The Tens: professionalism.
I had postponed the giant leap for a long time; with a compact camera, I felt much more fast and agile. But it had to happen one day: I finally bought my first “serious” DSLR, a Nikon D5100. More megapixels, but above all much more buttons to turn and settings to try.
I devoured every tutorial that I could find. More and more I started making pictures in the Edges of the Night, I made spherical panorama’s, time lapse movies and I discovered HDR photography.
Striving for perfectly sharp pictures I made it a habit to use a tripod as much as possible, or improvising one by placing the camera on a wall or pole.
I started selling photographs through my webshops at OhmyPrints and Pixels.com. For the first time photography brought me more money than it took.

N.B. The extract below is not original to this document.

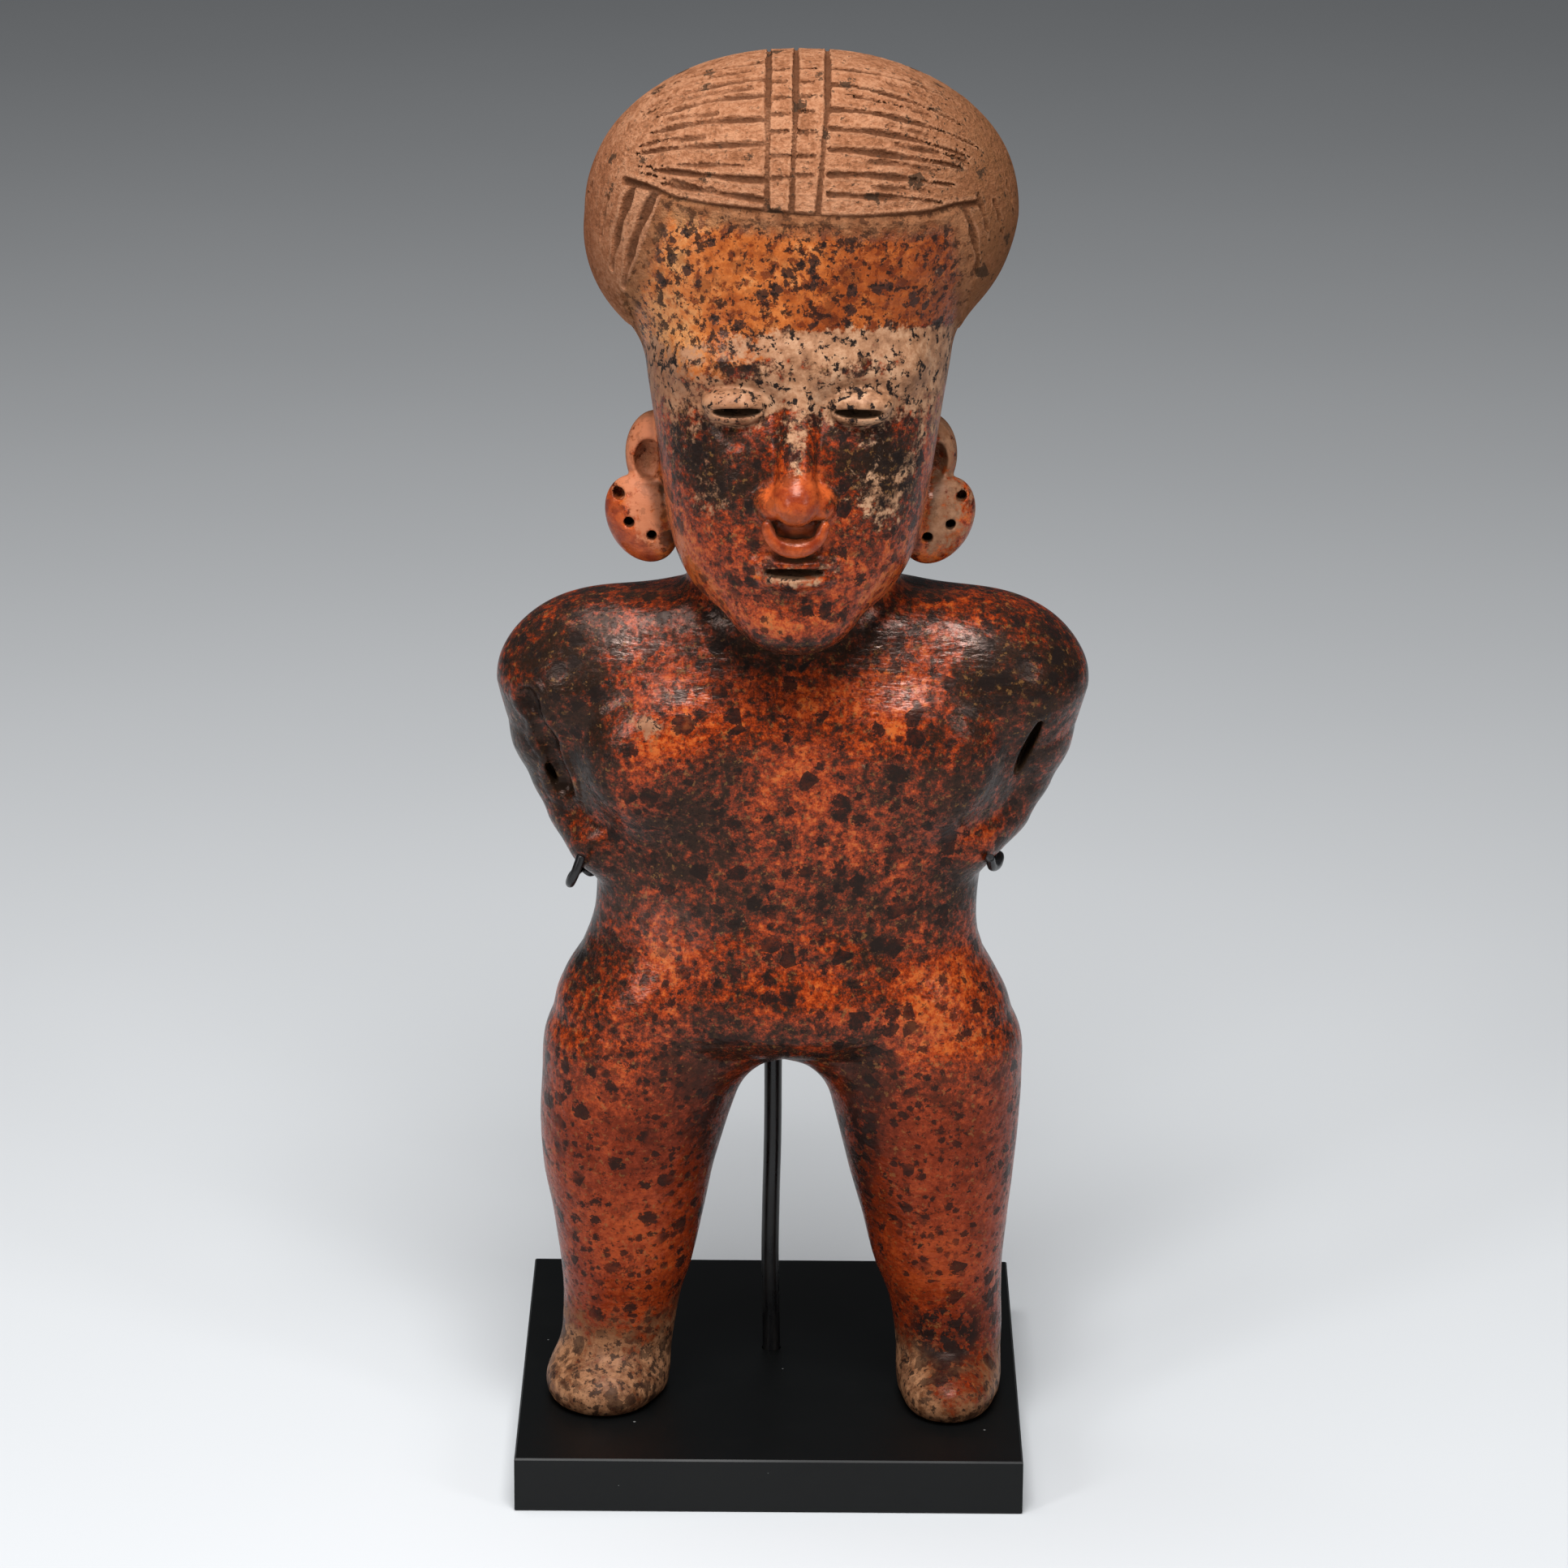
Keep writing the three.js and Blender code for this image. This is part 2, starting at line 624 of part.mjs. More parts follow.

The Age of the Great Voyages is over, at least for now. Being self-employed, I currently have a more limited budget than before. Which does not imply that I don’t have some photo expeditions to far away places in my mind: Japan, New Zealand, San Francisco, to name a few. But for the time being, my hometown, homeland and neighboring countries are also very succesful destinations for photo expeditions.
The forties: ?
I would not mind to live also through at least the twenties, thirties and forties. And I am very curious compared to which advanced technology, my current pictures will then look a bit poor. Five hundred megapixels? Interactive holograms? A fleet of drones? We shall see.